*Goal*:
Return only the lines running from the line with "before = set(bpy.data.objects)" down to the line with "BASE_RIM_R = 17.0", both included, exactly as they appear.

*Data for this exercise*:
+++++

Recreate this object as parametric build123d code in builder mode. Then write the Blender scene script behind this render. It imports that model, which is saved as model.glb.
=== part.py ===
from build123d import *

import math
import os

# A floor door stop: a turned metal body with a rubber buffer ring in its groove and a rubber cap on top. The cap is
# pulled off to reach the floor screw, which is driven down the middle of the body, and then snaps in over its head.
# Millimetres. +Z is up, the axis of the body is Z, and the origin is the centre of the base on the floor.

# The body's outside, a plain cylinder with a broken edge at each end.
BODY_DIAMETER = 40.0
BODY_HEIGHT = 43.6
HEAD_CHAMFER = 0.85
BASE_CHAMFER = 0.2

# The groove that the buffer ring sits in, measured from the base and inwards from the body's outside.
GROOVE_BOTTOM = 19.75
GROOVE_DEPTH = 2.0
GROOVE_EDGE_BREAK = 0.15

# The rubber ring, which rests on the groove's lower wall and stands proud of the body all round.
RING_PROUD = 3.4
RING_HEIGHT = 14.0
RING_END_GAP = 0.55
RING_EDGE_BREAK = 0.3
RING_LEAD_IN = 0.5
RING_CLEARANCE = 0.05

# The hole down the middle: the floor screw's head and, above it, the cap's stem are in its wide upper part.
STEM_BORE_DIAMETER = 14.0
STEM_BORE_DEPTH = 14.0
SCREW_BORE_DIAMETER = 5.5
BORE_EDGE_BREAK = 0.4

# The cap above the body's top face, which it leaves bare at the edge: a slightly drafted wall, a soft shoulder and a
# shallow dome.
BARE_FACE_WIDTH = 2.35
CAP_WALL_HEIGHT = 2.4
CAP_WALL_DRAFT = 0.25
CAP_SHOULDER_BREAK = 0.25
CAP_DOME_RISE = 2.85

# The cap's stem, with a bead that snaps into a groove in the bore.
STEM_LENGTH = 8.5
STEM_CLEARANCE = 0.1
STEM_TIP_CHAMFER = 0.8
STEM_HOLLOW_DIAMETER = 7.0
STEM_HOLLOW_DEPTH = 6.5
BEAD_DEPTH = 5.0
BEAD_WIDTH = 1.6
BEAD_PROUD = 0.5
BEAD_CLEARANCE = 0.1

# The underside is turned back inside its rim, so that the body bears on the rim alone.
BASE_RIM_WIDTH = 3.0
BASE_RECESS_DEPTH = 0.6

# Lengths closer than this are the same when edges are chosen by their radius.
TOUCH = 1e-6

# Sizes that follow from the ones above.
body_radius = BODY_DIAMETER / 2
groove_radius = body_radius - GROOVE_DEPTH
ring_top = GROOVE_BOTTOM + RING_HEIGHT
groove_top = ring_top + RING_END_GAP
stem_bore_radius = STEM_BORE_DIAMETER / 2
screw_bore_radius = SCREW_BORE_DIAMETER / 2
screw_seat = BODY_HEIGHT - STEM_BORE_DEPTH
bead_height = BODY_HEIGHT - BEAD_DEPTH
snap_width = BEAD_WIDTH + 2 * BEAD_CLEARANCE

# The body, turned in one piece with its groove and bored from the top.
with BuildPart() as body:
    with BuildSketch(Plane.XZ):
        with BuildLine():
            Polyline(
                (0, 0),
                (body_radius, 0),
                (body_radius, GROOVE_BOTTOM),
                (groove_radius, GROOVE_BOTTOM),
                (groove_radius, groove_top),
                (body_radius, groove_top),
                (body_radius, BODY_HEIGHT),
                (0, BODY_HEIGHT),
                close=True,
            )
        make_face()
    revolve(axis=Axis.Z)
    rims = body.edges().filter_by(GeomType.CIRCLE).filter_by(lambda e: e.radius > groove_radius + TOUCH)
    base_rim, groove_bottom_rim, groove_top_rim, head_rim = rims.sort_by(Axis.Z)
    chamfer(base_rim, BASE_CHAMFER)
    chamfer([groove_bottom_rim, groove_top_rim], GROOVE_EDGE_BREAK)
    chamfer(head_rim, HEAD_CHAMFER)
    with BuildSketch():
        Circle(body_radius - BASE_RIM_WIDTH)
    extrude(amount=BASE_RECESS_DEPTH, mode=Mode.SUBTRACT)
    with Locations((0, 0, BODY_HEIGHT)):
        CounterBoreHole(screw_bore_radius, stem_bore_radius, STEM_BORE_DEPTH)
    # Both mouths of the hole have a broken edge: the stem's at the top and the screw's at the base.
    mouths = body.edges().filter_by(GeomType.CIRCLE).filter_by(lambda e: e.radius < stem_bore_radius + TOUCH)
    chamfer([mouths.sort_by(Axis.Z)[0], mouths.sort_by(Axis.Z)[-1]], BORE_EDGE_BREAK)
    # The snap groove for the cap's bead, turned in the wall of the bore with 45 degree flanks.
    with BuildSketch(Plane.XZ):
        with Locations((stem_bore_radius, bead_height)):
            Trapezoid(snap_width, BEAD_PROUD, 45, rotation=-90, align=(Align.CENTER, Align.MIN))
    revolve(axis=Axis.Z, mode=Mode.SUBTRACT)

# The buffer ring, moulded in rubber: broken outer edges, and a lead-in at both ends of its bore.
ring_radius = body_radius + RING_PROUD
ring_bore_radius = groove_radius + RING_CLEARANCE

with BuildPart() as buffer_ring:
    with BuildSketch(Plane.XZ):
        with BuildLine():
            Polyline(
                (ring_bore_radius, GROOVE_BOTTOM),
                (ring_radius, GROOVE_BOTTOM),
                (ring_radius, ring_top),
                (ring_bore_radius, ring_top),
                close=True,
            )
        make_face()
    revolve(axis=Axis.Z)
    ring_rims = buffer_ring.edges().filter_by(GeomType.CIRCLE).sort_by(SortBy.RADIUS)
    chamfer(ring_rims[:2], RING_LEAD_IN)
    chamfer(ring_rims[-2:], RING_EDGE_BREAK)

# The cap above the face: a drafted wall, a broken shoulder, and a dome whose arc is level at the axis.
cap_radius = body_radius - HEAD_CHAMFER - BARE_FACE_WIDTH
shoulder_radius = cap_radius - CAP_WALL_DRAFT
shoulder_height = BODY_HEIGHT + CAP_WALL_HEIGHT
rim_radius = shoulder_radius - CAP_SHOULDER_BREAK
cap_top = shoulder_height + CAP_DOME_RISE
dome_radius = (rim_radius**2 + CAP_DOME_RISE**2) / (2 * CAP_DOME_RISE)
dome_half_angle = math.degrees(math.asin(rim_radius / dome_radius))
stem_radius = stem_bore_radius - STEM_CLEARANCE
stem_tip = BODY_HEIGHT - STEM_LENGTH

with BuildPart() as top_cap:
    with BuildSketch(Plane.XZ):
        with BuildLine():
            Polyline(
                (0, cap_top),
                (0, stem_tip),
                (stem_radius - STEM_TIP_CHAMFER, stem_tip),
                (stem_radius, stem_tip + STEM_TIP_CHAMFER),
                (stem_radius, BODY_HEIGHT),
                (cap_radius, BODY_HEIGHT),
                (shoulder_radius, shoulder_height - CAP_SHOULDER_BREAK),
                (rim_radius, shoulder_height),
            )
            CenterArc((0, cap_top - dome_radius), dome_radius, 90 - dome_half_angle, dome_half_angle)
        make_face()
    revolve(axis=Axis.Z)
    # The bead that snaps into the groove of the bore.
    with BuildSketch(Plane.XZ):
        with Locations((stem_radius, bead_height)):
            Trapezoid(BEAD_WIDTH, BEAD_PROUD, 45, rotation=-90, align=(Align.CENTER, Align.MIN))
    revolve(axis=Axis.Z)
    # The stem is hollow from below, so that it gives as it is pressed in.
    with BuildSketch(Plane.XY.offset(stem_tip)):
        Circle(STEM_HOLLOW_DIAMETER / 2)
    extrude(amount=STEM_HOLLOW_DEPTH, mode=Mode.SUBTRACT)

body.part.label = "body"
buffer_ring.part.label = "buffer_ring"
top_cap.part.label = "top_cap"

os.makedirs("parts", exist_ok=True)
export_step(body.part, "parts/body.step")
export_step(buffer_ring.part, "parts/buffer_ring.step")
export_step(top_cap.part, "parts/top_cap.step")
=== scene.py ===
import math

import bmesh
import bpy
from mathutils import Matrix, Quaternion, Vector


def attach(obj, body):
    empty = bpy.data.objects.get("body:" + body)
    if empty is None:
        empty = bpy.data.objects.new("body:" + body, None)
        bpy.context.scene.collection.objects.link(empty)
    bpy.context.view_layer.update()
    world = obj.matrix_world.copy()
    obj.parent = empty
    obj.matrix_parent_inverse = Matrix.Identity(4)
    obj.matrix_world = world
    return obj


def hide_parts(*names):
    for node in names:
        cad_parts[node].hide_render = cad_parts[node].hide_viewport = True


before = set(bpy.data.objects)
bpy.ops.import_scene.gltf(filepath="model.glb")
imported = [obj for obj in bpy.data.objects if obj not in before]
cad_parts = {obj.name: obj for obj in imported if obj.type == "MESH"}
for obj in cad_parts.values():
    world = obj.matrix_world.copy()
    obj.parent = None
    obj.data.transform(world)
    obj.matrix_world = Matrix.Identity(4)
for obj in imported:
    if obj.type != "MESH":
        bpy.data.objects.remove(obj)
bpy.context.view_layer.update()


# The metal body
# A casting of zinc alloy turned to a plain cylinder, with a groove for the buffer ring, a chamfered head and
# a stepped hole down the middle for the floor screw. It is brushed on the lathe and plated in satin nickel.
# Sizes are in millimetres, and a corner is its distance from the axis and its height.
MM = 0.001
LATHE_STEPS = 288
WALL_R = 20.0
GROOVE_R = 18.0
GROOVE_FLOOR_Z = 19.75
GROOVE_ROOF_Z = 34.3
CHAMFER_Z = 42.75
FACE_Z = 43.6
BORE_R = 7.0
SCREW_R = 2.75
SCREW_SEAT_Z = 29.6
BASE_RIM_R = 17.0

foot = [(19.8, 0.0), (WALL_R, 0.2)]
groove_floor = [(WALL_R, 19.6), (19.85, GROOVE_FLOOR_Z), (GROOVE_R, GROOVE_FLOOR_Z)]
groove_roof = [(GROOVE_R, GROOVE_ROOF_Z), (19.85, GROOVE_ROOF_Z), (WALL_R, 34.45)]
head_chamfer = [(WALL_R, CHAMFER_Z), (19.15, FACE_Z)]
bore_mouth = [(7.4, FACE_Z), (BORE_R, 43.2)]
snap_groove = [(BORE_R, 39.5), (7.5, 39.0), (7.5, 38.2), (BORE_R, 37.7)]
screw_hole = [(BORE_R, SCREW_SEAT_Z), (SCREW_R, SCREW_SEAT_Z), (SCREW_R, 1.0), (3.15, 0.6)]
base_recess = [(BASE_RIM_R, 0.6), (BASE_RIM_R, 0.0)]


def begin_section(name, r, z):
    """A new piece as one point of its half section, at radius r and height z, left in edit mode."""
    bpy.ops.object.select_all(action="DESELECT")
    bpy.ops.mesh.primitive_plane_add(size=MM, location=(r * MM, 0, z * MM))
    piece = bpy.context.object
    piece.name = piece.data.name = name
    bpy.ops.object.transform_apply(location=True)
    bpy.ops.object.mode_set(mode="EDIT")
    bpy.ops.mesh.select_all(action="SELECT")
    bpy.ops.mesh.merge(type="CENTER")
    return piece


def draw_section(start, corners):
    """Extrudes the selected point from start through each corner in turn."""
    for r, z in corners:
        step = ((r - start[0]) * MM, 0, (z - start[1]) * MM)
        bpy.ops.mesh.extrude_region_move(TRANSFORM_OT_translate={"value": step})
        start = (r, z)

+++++

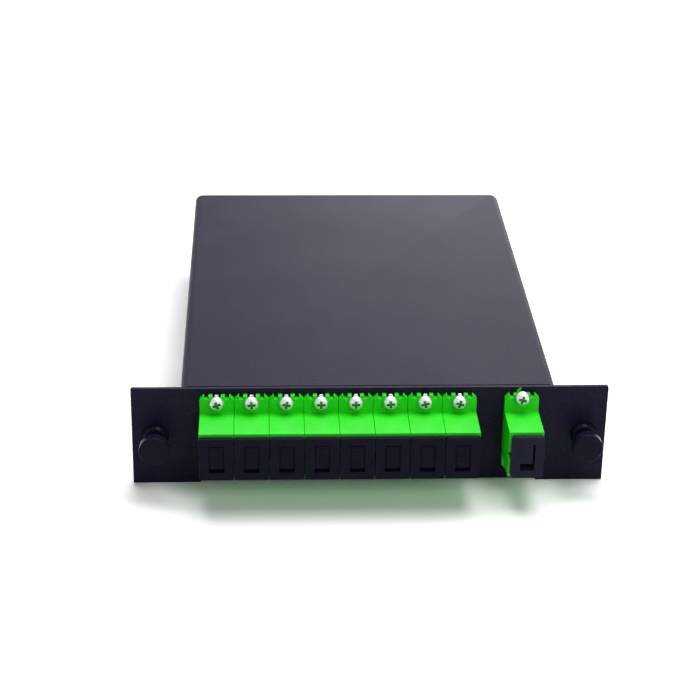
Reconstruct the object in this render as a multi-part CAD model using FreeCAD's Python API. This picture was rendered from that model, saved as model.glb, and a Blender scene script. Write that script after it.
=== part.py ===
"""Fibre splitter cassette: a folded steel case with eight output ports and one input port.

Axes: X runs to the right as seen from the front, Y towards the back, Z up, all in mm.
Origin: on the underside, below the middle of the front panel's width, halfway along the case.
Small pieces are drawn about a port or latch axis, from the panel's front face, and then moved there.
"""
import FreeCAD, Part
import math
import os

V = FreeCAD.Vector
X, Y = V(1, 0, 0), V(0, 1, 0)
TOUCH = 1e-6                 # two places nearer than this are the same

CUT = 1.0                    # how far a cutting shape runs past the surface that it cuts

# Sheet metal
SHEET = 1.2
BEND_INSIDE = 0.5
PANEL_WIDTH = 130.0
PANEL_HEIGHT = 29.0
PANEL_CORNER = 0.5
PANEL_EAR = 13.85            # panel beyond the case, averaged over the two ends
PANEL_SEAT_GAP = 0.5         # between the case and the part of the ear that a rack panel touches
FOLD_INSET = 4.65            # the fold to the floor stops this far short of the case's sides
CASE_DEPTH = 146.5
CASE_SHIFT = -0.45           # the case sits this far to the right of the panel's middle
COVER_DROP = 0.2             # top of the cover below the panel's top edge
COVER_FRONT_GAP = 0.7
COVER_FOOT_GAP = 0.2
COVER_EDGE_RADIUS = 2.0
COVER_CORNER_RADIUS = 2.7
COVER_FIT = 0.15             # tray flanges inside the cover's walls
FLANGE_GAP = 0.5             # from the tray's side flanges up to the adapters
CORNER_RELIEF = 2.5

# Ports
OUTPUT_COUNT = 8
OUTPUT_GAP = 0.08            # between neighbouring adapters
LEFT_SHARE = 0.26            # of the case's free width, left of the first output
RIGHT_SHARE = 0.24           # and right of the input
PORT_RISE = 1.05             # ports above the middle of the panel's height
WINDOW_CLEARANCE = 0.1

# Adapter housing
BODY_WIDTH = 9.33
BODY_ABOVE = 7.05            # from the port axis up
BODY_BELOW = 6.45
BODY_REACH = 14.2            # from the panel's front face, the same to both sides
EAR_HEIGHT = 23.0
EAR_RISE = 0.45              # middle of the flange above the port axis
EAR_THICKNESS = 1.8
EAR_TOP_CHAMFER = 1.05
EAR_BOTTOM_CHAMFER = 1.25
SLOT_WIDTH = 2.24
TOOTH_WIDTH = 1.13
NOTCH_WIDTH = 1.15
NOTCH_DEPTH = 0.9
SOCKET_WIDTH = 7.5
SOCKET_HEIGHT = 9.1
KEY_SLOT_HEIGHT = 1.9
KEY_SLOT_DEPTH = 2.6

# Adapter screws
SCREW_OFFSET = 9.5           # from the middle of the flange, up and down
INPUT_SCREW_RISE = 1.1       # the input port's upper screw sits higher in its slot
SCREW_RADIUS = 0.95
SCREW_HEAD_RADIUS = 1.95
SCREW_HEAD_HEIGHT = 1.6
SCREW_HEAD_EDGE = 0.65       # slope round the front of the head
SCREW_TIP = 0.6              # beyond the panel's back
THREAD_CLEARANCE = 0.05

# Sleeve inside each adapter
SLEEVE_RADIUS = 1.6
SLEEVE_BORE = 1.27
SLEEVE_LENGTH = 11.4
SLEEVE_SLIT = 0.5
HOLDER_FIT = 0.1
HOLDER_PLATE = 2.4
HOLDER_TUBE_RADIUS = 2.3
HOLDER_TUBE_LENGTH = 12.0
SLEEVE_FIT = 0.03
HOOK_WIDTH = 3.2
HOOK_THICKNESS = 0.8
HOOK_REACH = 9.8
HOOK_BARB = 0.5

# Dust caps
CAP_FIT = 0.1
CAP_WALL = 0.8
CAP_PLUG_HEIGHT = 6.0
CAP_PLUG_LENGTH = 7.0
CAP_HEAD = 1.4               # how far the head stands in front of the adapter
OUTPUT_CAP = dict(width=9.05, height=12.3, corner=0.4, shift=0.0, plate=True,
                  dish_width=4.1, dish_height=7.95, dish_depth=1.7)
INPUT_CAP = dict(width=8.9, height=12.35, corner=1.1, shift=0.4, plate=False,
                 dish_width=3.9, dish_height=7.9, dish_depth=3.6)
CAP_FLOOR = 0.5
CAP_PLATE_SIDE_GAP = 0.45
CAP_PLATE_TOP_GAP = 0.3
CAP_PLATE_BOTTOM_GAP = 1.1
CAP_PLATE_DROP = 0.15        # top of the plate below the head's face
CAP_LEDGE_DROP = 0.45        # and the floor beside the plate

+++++

*Exercise output*:
before = set(bpy.data.objects)
bpy.ops.import_scene.gltf(filepath="model.glb")
imported = [obj for obj in bpy.data.objects if obj not in before]
cad_parts = {obj.name: obj for obj in imported if obj.type == "MESH"}
for obj in cad_parts.values():
    world = obj.matrix_world.copy()
    obj.parent = None
    obj.data.transform(world)
    obj.matrix_world = Matrix.Identity(4)
for obj in imported:
    if obj.type != "MESH":
        bpy.data.objects.remove(obj)
bpy.context.view_layer.update()


# The metal body
# A casting of zinc alloy turned to a plain cylinder, with a groove for the buffer ring, a chamfered head and
# a stepped hole down the middle for the floor screw. It is brushed on the lathe and plated in satin nickel.
# Sizes are in millimetres, and a corner is its distance from the axis and its height.
MM = 0.001
LATHE_STEPS = 288
WALL_R = 20.0
GROOVE_R = 18.0
GROOVE_FLOOR_Z = 19.75
GROOVE_ROOF_Z = 34.3
CHAMFER_Z = 42.75
FACE_Z = 43.6
BORE_R = 7.0
SCREW_R = 2.75
SCREW_SEAT_Z = 29.6
BASE_RIM_R = 17.0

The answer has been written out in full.